For their part, consumers bought larger and larger amounts of consumer goods, in the hope that material prosperity would translate into psychological prosperity – chasing a goal that eluded them because the goods had become inexpensive. At the same time, even as the factories were being shipped overseas, something that looked like value was still being created in the stock, real estate and derivatives markets. Of course much of that proposed value proved to be false, but it did come into existence to satisfy a psychological need, not a physical one.
Of course the shift to psychological value is slow. And most of what we’re calling proposed value is fungible, in that it can be translated into material prosperity, at least until it is proven false. Both kinds of value can coexisted and economic transformations are rarely total – people didn’t stop farming even after their neighbors move to the city. And it’s worth pointing out that we are dealing with trends in the average attitudes of a large number of people. Just because the center of gravity is moving in one way does not mean another part of the population is moving in another.
But the point is that the crux of activity shifted, and that shift distorted the working of the economy. Excess consumption lead to excess debt and a low savings rate. Reliance on rapidly growing financial and real estate markets led to excess speculation. The high levels of these two things, debt and speculation, ultimately proved to be unsustainable, damaging to the economy as a whole.

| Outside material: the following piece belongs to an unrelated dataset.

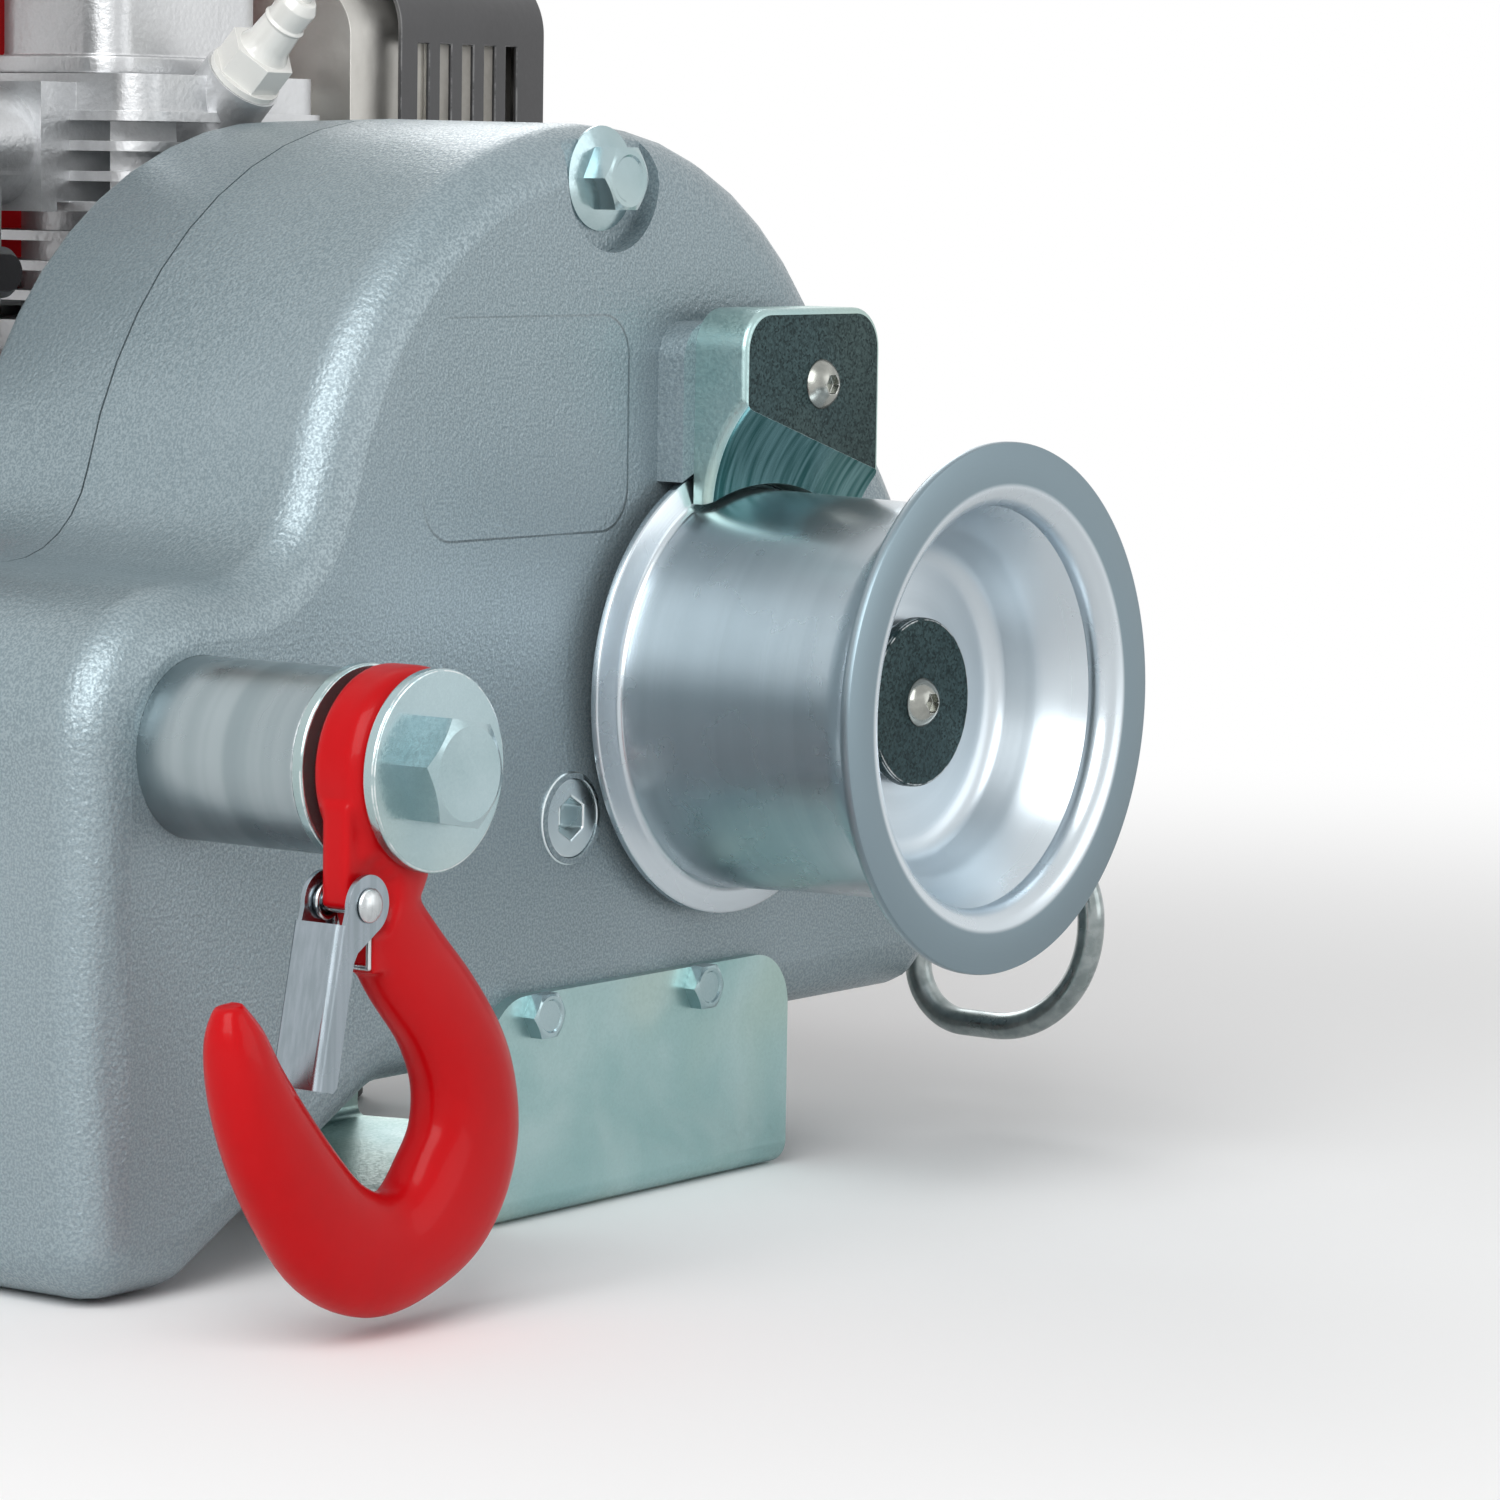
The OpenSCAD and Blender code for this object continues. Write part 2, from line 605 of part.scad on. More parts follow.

The aggregate psychological needs to the individuals can put an economy out of balance. And helped bring the predictions of dialectic paradise to a crashing end.
But the story doesn’t end there, because (as for Rostow’s economic Buddenbrooks family) the degree of satisfaction achieved by debt and speculation also lose their appeal over time. We enter a stage of growth where consumers begin to move away from mass produced goods, just because mass produced goods are so available.
And that promises to be a very different world.